THE PROBLEM -> Of all the lines in the material, how many contain the word "code"? State the number alone.

Object modeling scripts ->

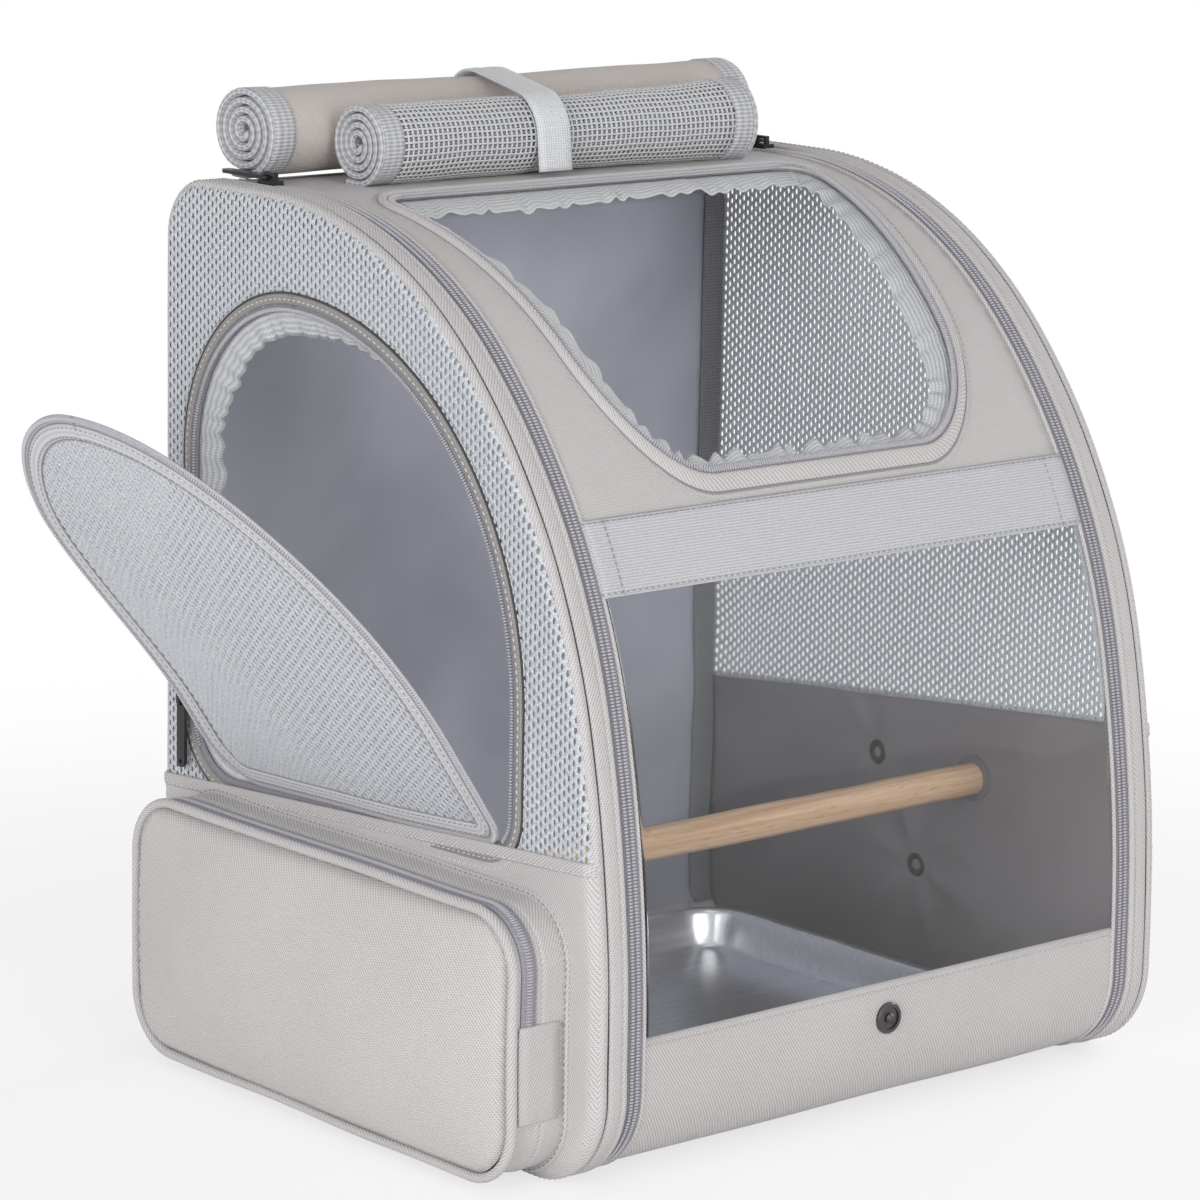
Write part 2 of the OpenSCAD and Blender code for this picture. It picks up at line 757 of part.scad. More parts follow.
// ---- side door, drawn open ----
door_out = door_zip_out;
door_in = door_out - door_t;
net_door_mid = (door_out + door_in) / 2;

module door_place() translate([-door_out, 0, hinge_z])
    rotate(a = -door_open, v = [0, cos(hinge_tilt), -sin(hinge_tilt)])
        translate([door_out, 0, -hinge_z]) children();

module door_mesh() color("#d3d6db") door_place()
    side_plate(-net_door_mid - net_t / 2, -net_door_mid + net_t / 2) difference() {
        polygon(door_outline(-door_gap - door_binding_w));
        net_gaps(door_gaps);
    }

module door_binding() color("#a7a7ae") door_place() side_plate(-door_out, -door_in) difference() {
    polygon(door_outline(-door_gap));
    polygon(door_outline(-door_gap - door_binding_w));
}

// ---- pocket ----
pocket_arcs = [
    [[pocket_back_y - pocket_r, pocket_top_z - pocket_r], pocket_r, 0, 90, 6, 0],
    [[pocket_front_y + pocket_r, pocket_top_z - pocket_r], pocket_r, 90, 180, 6, 0],
    [[pocket_front_y + pocket_r, pocket_low_z + pocket_r], pocket_r, 180, 270, 6, 0],
    [[pocket_back_y - pocket_r, pocket_low_z + pocket_r], pocket_r, 270, 360, 6, 0]];
function pocket_outline(g = 0) = arc_path(pocket_arcs, g);

pocket_face = half_w + pocket_depth;
pocket_mid_y = (pocket_front_y + pocket_back_y) / 2;
pocket_mid_z = (pocket_low_z + pocket_top_z) / 2;
// piping sections are octagons with a flat towards the pocket's front
octagon_r = piping_r / cos(22.5);

module upper_part() translate([-far, pocket_zip_z + gap / 2]) square([2 * far, far]);
module lower_part() translate([-far, pocket_zip_z - gap / 2 - far]) square([2 * far, far]);

module pocket_gusset() color("#c3c0be") side_plate(-pocket_face, -half_w) difference() {
    polygon(pocket_outline());
    polygon(pocket_outline(-pocket_wall));
}

zip_edge = pocket_face - piping_r;
module pocket_zip() color("#9a98a3") side_plate(-zip_edge, -zip_edge + pocket_zip_w) difference() {
    polygon(pocket_outline(pocket_zip_t));
    polygon(pocket_outline());
    translate([-far, pocket_zip_z - far]) square([2 * far, far]);
}

// the front swells like a cushion: a slab cut by two wide cylinders
crown_r_y = (pow((pocket_back_y - pocket_front_y) / 2, 2) + pow(pocket_crown, 2)) / (2 * pocket_crown);
crown_r_z = (pow((pocket_top_z - pocket_low_z) / 2, 2) + pow(pocket_crown, 2)) / (2 * pocket_crown);
crown_x = pocket_face + gap + pocket_front_t;

module swelling(grow) intersection() {
    translate([-crown_x - pocket_crown + crown_r_y - grow, pocket_mid_y, -far])
        cylinder(h = 2 * far, r = crown_r_y, $fn = 240);
    translate([-crown_x - pocket_crown + crown_r_z - grow, -far, pocket_mid_z])
        rotate([-90, 0, 0]) cylinder(h = 2 * far, r = crown_r_z, $fn = 240);
}

module pocket_skin() difference() {
    intersection() {
        side_plate(-pocket_face - gap - far, -pocket_face - gap) intersection() {
            polygon(pocket_outline(-piping_r));
            children();
        }
        swelling(0);
    }
    swelling(-pocket_front_t);
}

module pocket_front() color("#cdcac8") pocket_skin() lower_part();
module pocket_flap() color("#cdcac8") pocket_skin() upper_part();

// piping path cut at the zip's ends: the sides pass the cut between corners
piping_x = pocket_face + gap + piping_r;
function piping_point(s) = [piping_x + octagon_r * sin(22.5 + 45 * s), octagon_r * cos(22.5 + 45 * s)];
function piping_ring(s, low) = let (p = piping_point(s), path = pocket_outline(p[1]), n = len(path) / 2,
    edge = low ? pocket_zip_z - gap / 2 : pocket_zip_z + gap / 2,
    side = low ? part_of(path, n, 2 * n - 1) : part_of(path, 0, n - 1),
    ends = [[side[0][0], edge], [side[n - 1][0], edge]])
    [for (q = concat([ends[0]], side, [ends[1]])) [-p[0], q[0], q[1]]];

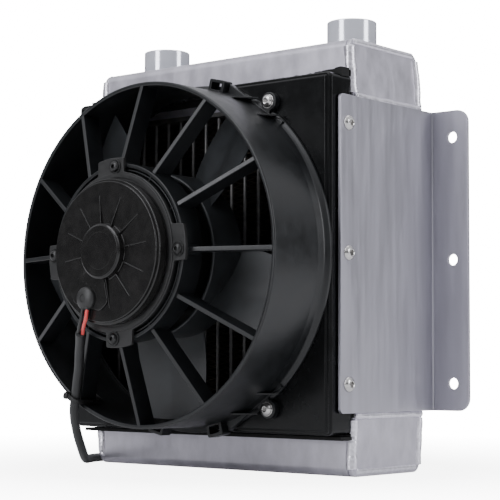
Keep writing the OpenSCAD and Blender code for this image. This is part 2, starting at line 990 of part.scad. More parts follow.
// Tie round the cable and the rib under it, with its head on the outer side
module cable_tie() {
    at_r = 148.5;
    strap = 1.2;
    low = 137.5;
    high = 171.2;
    half = cable_d / 2 + 1;
    off_rib = 0.9;
    color([0.04, 0.04, 0.04])
        fan_frame()
            rotate([0, 0, -120])
                translate([at_r, off_rib, 0]) {
                    difference() {
                        translate([-2.25, -half - strap, low - strap])
                            cube([4.5, 2 * (half + strap), high - low + 2 * strap]);
                        translate([-4, -half, low]) cube([8, 2 * half, high - low]);
                    }
                    translate([-1.5, -half - strap - 5.2, high - 7]) cube([7, 5.5, 7]);
                }
}

module connector_body() {
    length = 30;
    color([0.08, 0.08, 0.09])
        difference() {
            union() {
                translate([plug_x, plug_y - 9, 0.2]) cube([length, 18, 13.6]);
                translate([plug_x + 8, plug_y - 3, 13]) cube([14, 6, 4]);
            }
            translate([plug_x + length - 14, plug_y - 6.5, 2.7]) cube([15, 13, 8.6]);
            translate([plug_x - 1, plug_y, 5.2]) rotate([0, 90, 0]) cylinder(d = cable_d, h = 7);
        }
}

module connector_pins() {
    color("goldenrod")
        for (side = [-1, 1])
            translate([plug_x + 16, plug_y + side * 3.2 - 0.4, plug_z - 1.6]) cube([12, 0.8, 3.2]);
}

module connector_seal() {
    color([0.6, 0.1, 0.08])
        translate([plug_x + 16.2, plug_y - 6.3, 2.9])
            difference() {
                cube([2, 12.6, 8.2]);
                for (side = [-1, 1])
                    translate([-1, 6.3 + side * 3.2 - 0.4, plug_z - 1.6 - 2.9]) cube([4, 0.8, 3.2]);
            }
}

top_tank_shell();
bottom_tank_shell();
top_tank_end_plates();
bottom_tank_end_plates();
top_header();
bottom_header();
pass_baffle();
oil_tubes();
tube_turbulators();
air_fins();
core_side_plates();
weld_beads();
inlet_port();
outlet_port();
bracket_left();
bracket_right();
bracket_screws();
rivet_nuts();
fan_shroud();
shroud_gasket();
fan_housing();
fan_screws();
fan_nuts();
motor_case();
motor_magnets();
motor_cap();
cap_gasket();
motor_screws();
brush_holder();
brushes();
brush_springs();
bearing_outer_rings();
cable_gland();
impeller();
hub_bush();
motor_shaft();
armature_core();
windings();
commutator();
bearing_inner_rings();
hub_nut();
bearing_balls();
ball_cages();
red_wire();
black_wire();
power_cable();
cable_tie();
connector_body();
connector_pins();
connector_seal();
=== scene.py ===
"""Hydraulic oil cooler: the visible pieces, materials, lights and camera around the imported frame."""

import json
import math
import random

import bmesh
import bpy
from mathutils import Matrix, Vector, noise

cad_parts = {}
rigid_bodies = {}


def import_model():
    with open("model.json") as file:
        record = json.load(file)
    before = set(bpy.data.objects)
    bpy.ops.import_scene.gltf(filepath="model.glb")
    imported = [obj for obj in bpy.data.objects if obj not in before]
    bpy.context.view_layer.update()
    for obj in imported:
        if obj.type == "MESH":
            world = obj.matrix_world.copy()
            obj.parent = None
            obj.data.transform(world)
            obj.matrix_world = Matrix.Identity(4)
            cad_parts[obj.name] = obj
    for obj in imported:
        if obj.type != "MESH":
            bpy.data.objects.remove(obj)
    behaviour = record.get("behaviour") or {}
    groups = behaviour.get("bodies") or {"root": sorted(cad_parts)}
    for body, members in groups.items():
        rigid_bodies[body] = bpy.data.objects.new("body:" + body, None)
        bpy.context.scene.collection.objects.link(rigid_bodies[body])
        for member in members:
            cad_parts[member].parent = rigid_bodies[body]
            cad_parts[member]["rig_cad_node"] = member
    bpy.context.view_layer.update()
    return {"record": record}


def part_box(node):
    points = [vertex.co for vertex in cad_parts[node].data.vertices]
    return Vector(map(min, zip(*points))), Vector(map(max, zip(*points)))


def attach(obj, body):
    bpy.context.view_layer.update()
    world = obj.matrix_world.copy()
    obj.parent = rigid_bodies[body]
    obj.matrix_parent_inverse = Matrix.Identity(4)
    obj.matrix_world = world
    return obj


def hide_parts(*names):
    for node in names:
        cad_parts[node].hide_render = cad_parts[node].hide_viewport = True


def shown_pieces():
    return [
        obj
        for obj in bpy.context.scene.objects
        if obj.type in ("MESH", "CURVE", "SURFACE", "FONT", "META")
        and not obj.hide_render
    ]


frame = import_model()

# ---------------------------------------------------------------- sizes, in millimetres
MM = 0.001


def cad(node):
    """Lowest and highest corner of a CAD node, in millimetres."""
    low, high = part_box(node)
    return low / MM, high / MM


tank_low, tank_high = cad("top_tank_end_plates")
foot_high = cad("bottom_tank_end_plates")[1]
shroud_low, shroud_high = cad("fan_shroud")
port_low, port_high = cad("outlet_port")
flange_low, flange_high = cad("bracket_right")
tube_low, tube_high = cad("oil_tubes")
fin_low, fin_high = cad("air_fins")
shaft_low, shaft_high = cad("motor_shaft")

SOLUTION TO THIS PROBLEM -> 2